Вообще чувство товарищества было у Саши чрезвычайно развито. На второй год обучения нас в порядке морской практики стали посылать в рейсы, в том числе и заграничные. Я был старостой курса, и Саша всегда настаивал, чтобы в наиболее выгодные рейсы посылали товарищей из материально не обеспеченных семей. Для себя он никогда ничего не требовал".
Ветеран-подводник Филипп Васильевич Константинов, учившийся вместе с Сашей Маринеско в Одесской мореходке, вспоминает о нем с особой теплотой.
"Саша жил на Короленко, и общежитие, где жили многие ребята, ему было не по дороге, но он редкий день не заходил за нами, и мы шли в училище гурьбой. Шли мимо знаменитой одесской лестницы, и нас всегда поражало Саша узнавал любой "шип". В порту для него не было тайн, он без ошибки угадывал, чье судно, каков его тоннаж, откуда идет, куда направляется.

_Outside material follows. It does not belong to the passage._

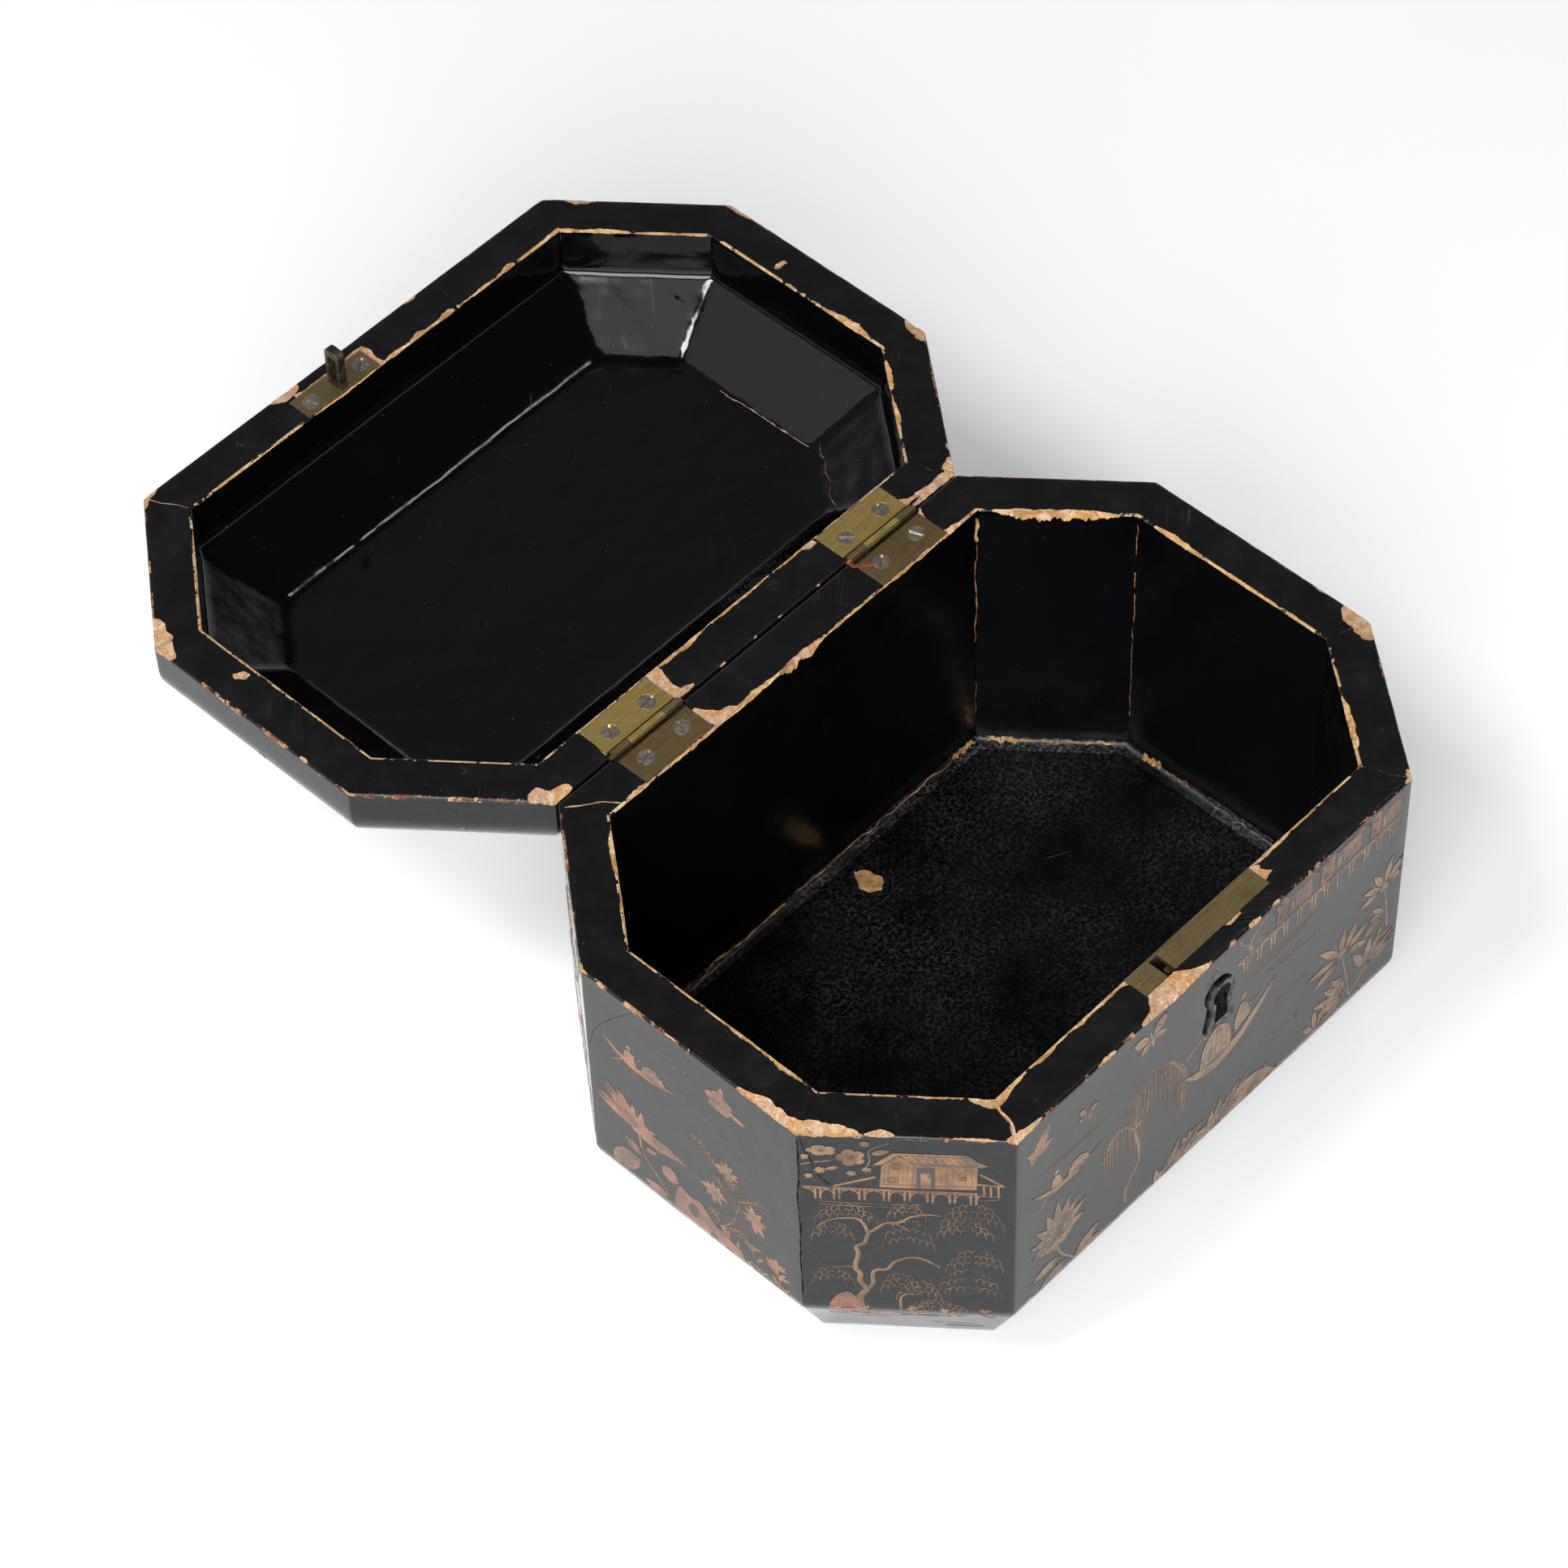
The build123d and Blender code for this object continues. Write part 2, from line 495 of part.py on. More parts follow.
# ---- everything, by node name ----
def build():
    """Every piece as it lies with the lid fully open."""
    nodes = {}
    wall = wall_section()
    rail, slope = lid_sections()
    for index, (name, _, _) in enumerate(SIDES):
        nodes[f"body_{name}_wall"] = board(index, wall)
        nodes[f"lid_{name}_rail"] = board(index, rail)
        nodes[f"lid_{name}_slope"] = board(index, slope)
    nodes["bottom_board"] = bottom_board()
    nodes["lid_top_board"] = top_board()

    box_screws, lid_screws = [], []
    for i, (centre, name) in enumerate(zip(HINGE_CENTRES, HINGE_NAMES)):
        ends, middle = knuckle_spans(centre)
        nodes["body_back_wall"] -= hinge_seat(centre, -1)
        nodes["lid_back_rail"] -= hinge_seat(centre, 1)
        nodes[f"hinge_{name}_body_leaf"] = leaf(centre, ends, middle, PIN_RADII[i], -1)
        nodes[f"hinge_{name}_lid_leaf"] = leaf(centre, middle, ends, PIN_RADII[i] + RUNNING_CLEARANCE, 1)
        nodes[f"hinge_{name}_pin"] = hinge_pin(centre, PIN_RADII[i])
        for j, (x, y) in enumerate(screw_spots(centre)):
            box_screws.append(Pos(x, y, BODY_HEIGHT) * screw(BOX_SCREW_TURNS[i][j]))
            lid_screws.append(Pos(x, y, LID_RIM) * facing(screw(LID_SCREW_TURNS[i][j]), 1))
    nodes["hinge_right_pin"] += wire_tail(HINGE_CENTRES[1])
    nodes["hinge_body_screws"] = Compound(children=box_screws)
    nodes["hinge_lid_screws"] = Compound(children=lid_screws)

    nodes["body_front_wall"] -= lock_seat()
    nodes["lock_plate"] = lock_plate()
    nodes["lock_case"] = lock_case()
    nodes["lock_bolt"] = bolt()
    nodes["lock_bolt_studs"] = Compound(children=bolt_studs())
    nodes["lock_spring"] = bolt_spring()
    nodes["lock_key_pin"] = rod_y(KEY_PIN_RADIUS, CASE_BACK, CASE_BACK - KEY_PIN_LENGTH, KEY_X, KEY_Z)
    nodes["lock_nails"] = Compound(children=lock_nails())
    nodes["keyhole_escutcheon"] = escutcheon()

    nodes["lid_front_rail"] -= striker_seat()
    nodes["striker_plate"] = striker_plate()
    nodes["striker_staple"] = staple()
    striker_y = FRONT_INSIDE - STRIKER_SETBACK - STRIKER_WIDTH / 2
    nodes["striker_screws"] = Compound(children=[
        Pos(x, striker_y, LID_RIM) * facing(screw(turn), 1) for x, turn in STRIKER_SCREWS])

    for name in nodes:
        if name.startswith(("lid_", "striker_")) or name.endswith("_lid_leaf") or name == "hinge_lid_screws":
            nodes[name] = turned_back(nodes[name])
    return nodes


os.makedirs("parts", exist_ok=True)
for node, shape in build().items():
    export_step(shape, f"parts/{node}.step")
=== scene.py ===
import bpy
import bmesh
import math
import random
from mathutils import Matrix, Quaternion, Vector, noise
from mathutils.bvhtree import BVHTree
from mathutils.geometry import delaunay_2d_cdt


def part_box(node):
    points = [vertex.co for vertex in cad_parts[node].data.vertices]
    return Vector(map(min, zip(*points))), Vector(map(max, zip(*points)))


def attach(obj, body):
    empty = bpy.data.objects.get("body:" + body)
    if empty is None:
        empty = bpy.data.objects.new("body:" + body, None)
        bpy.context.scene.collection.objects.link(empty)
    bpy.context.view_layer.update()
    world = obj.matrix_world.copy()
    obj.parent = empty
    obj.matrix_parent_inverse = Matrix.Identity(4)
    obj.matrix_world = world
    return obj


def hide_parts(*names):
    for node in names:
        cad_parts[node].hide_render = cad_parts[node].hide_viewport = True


# Looks of the lacquered deed box. Shapes are drawn in millimetres in the CAD frame with the lid shut, and
# turned into metres, with the lid laid back, when each mesh is made.
MM = 0.001
RANDOM_SEED = 7

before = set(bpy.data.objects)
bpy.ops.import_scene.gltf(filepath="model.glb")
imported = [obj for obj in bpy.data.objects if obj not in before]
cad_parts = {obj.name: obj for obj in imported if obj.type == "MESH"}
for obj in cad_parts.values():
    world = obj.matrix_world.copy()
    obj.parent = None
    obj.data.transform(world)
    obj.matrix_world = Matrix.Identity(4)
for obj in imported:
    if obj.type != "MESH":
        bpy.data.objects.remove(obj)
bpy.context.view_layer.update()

# ---- sizes shared with the CAD model, in mm ----
LENGTH, WIDTH, BODY_HEIGHT = 260.0, 185.0, 120.0
CORNER_ALONG, CORNER_ACROSS = 40.0, 49.0
WALL = 15.0
FLOOR_TOP = 6.5
CANT_HEIGHT, FOOT_INSET, BASE_ROUND = 29.0, 13.3, 10.0
LID_RIM = 120.3
BAND_DEPTH, LID_INSIDE_DEPTH, LID_DEPTH = 19.0, 35.0, 43.0
TOP_INSET, CROWN_INSET, SHOULDER_DEPTH, LID_ROUND = 41.0, 38.7, 19.2, 14.0
AXIS_Y, AXIS_Z = 92.85, 120.15

# ---- finish sizes, in mm ----
CORNER_SOFT = 1.6          # rounding of the upright outer corners
RIM_SOFT = 0.8             # rounding of the outer edge of a rim
LIP_SOFT = 0.5             # rounding of the inner edge of a rim
FOOT_FILLET = 2.4          # lacquer run into the corner between walls and floor
MESH_STEP = 3.0
CHIP_STEP, CHIP_LEAST = 0.45, 0.03
CHIP_OUT, CHIP_OVER = 1.2, 1.0   # how far a chip's cutter stands out from the wall and above the rim
LACQUER_THICK = 0.25
PATCH_DEPTH = 0.4


# ---- the eight-sided plan ----
def side_list():
    """Outward direction and distance of each side, anticlockwise from the front."""
    slant = math.hypot(CORNER_ALONG, CORNER_ACROSS)
    nx, ny = CORNER_ACROSS / slant, CORNER_ALONG / slant
    reach = nx * LENGTH / 2 + ny * (WIDTH / 2 - CORNER_ACROSS)
    return [((0, -1), WIDTH / 2), ((nx, -ny), reach), ((1, 0), LENGTH / 2), ((nx, ny), reach),
            ((0, 1), WIDTH / 2), ((-nx, ny), reach), ((-1, 0), LENGTH / 2), ((-nx, -ny), reach)]


SIDES = side_list()
FRONT, FRONT_RIGHT, RIGHT_END, BACK_RIGHT, BACK, BACK_LEFT, LEFT_END, FRONT_LEFT = range(8)


def corner(index, inset):
    """Where side index meets the next one, with every side moved in by inset."""
    (ax, ay), a_reach = SIDES[index % 8]
    (bx, by), b_reach = SIDES[(index + 1) % 8]
    a, b = a_reach - inset, b_reach - inset
    cross = ax * by - ay * bx
    return Vector(((a * by - b * ay) / cross, (ax * b - bx * a) / cross))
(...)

О море он знал куда больше нас. Было голодно, и Саша делал все, чтоб мы могли подработать в порту. Чаще всего грузили по ночам. Из-за этого, бывало, опаздывали на утренние занятия, но на это тогда смотрели сквозь пальцы. Когда улучшились условия - подтянули и дисциплину.
Вот вам характерный факт. Я не выдержал трудностей того времени, стал пропускать занятия, нарушать дисциплину. Меня отчислили. Я сразу поступил учеником матроса на пароход "Трансбалт" - одежда, питание. Один парень меня соблазнял бросить морскую службу и ехать с ним в Донбасс шахтерить. Саша не только был против, но всячески добивался, чтоб я вернулся в мореходку. Выбрал момент, когда начальник был в отпуску, и вымолил у его заместителя приказ о моем восстановлении. Приказ он, торжествуя, принес на "Трансбалт". Этого поступка, определившего всю мою жизнь, я никогда не забуду".
Пять месяцев плавания - и снова за книгу. Как ни любил курсант Маринеско морскую стихию - возвращение на берег тоже имело свою привлекательную сторону. Теперь он опять жил дома с родителями и сестрой, вновь встретился со старыми друзьями с Короленко, одиннадцать и со своим неразлучным Сашкой Зозулей. Интересы Зозули к тому времени окончательно определились, было уже ясно, что моряком он не станет, его все больше увлекала комсомольская работа. Саша Маринеско, вступивший в комсомол позже своего друга, охотно за ним следует. Морские науки по-прежнему на первом месте, но это не мешает ему с увлечением заниматься общественными делами вне стен училища. За сравнительно короткое время он успел побывать в самых неожиданных ролях: общественного контролера в торговой сети, активиста недавно созданного на Украине "Общества друзей советского фото и кино", участника самодеятельного ансамбля при клубе "Моряк" и даже массовика-затейника. Как это совместить с яростной целеустремленностью, с "фанатической преданностью морю", о которой я столько наслышан от его друзей и сверстников?